A transcription of Delibes’ famous Flower Duet brought freshness to familiar notes in an account that included Ipkendanz and Robinson treating the melody line in vocalise fashion – and very well they sang, too, to a discreet accompaniment on Travers’ accordion and hushed cello pizzicato. And in an arrangement of part of the third movement of Galliano’s Concerto for accordion and strings, Travers came impressively into her own. Spleen, another Galliano composition, had an extemporaneous, intense quality that sounded entirely right. So, too, did Travers’ arrangement of Piazzolla’s Fugata, another delight, with a groove box providing a rhythmic underpinning to music that, with its baroque contrapuntal intricacies, would surely have prompted an approving nod from the great J.S.Bach himself had his shade hovered over the proceedings at Callaway Auditorium. Earlier, we heard Traver’s probing arrangement of Piazzolla’s Preludio 9, one of the Argentinian master’s darker essays with its sombre, sighing theme.

Gypsy Groovebox, based on a remembered fragment of an Hungarian folk melody, provided extrovert, impassioned and eminently danceable music that set the pulse racing.

This presentation bore the stamp of distinction which augurs well for Wild Utopia. Its imaginative treatments of standard repertoire and its own original work make for compelling listening.

Copyright 2004 Scott Rheede


Royal Schools Music Club 75th Anniversary Gala Concert

Royal Schools Music Club 75th Anniversary Gala Concert

Callaway Auditorium

 

reviewed by Edmund Percy

 

 

In years of concert going, I cannot readily recall an event that so warranted the adjective ‘gala’. How rare it is nowadays to encounter an audience in all its formal finery, a striking departure from conventional concert dress these days where such downmarket apparel as tracksuits and sneakers are far more often encountered than evening suits and evening gowns. Certainly, this sartorial splendour was altogether appropriate at an event marking two important milestones for the Royal Schools Music Club: its 75th anniversary year (no small achievement at a time when many other music societies have either vanished or are withering on the vine) and the launch of the RSMC’s Scholarship Fund. The importance of the latter ­ launched with customary urbane charm by Emeritus Professor David Tunley ­ can hardly be exaggerated. In a legendarily tough profession, practical assistance in the form of monetary grants is important. Professor Tunley pointed out that it is hoped to raise $20,000 in order to make available a sum of some $2,000 in alternate years.

A host of Perth’s leading musicians volunteered their time and expertise to the fundraising initiative. Roger Smalley was in fine form at the piano; his account of Poulenc’s Les Soirees de Nazelles was a model of its kind. From a bracket of lieder by Mahler (settings of poems from Des Knaben Wunderhorn), Elisa Wilson took up an interpretative standpoint at the emotional epicentre of ‘Wer hat dies Liedlein erdawcht?’, singing as if the words really meant something.

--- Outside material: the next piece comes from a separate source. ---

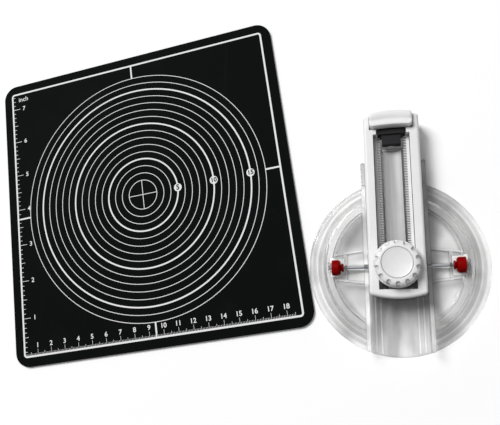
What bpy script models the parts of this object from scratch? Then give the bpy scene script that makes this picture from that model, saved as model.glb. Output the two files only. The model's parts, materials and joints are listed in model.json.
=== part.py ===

In the piano accompaniment, though, one felt a need for rather greater clarity of exposition and a closer identification with the mood of the music. Pianist Anna Sleptsova was a stylish and fluent soloist in an Etude Tableau by Rachmaninoff and also offered a performance of Debussy’s ecstatic L’Isle joyeuse. Dunhill’s Suite Op. 93 for flute and piano is typical of the composer’s rather bland style. Flautist Emily Gunson and Lisa Rowntree at the piano did their best to give point and meaning to a less than consistently inspired score. One would have hoped to hear the duo in a work rather worthier of their abilities. Paul Wright and Suzanne Wijsman played Ravel’s Sonata for violin and cello and at evening’s end, Elisa Wilson in ensemble with husband John Kessey (tenor) and with Tim Cunniffe at the piano, seemed positively to relish their presentation of the ‘Drinking Song’ from La Traviata, Romberg’s ‘Wanting You’ and riotously funny versions of ‘Were You Not to Koko Plighted?’ from The Mikado and ‘O soave fanciulla’ from La Boheme.

RSMC President Christine Sanders welcomed the audience that filled Callaway Auditorium to capacity, Club Patron John Winstanley at the piano accompanied the anthems in emphatic style and Co-Patron Margaret Winstanley proposed a gracious vote of thanks for a more than usually worthwhile evening of fine music and congenial company, its organisation a tribute to the dedication and logistical skills of the tireless Judy Thonell.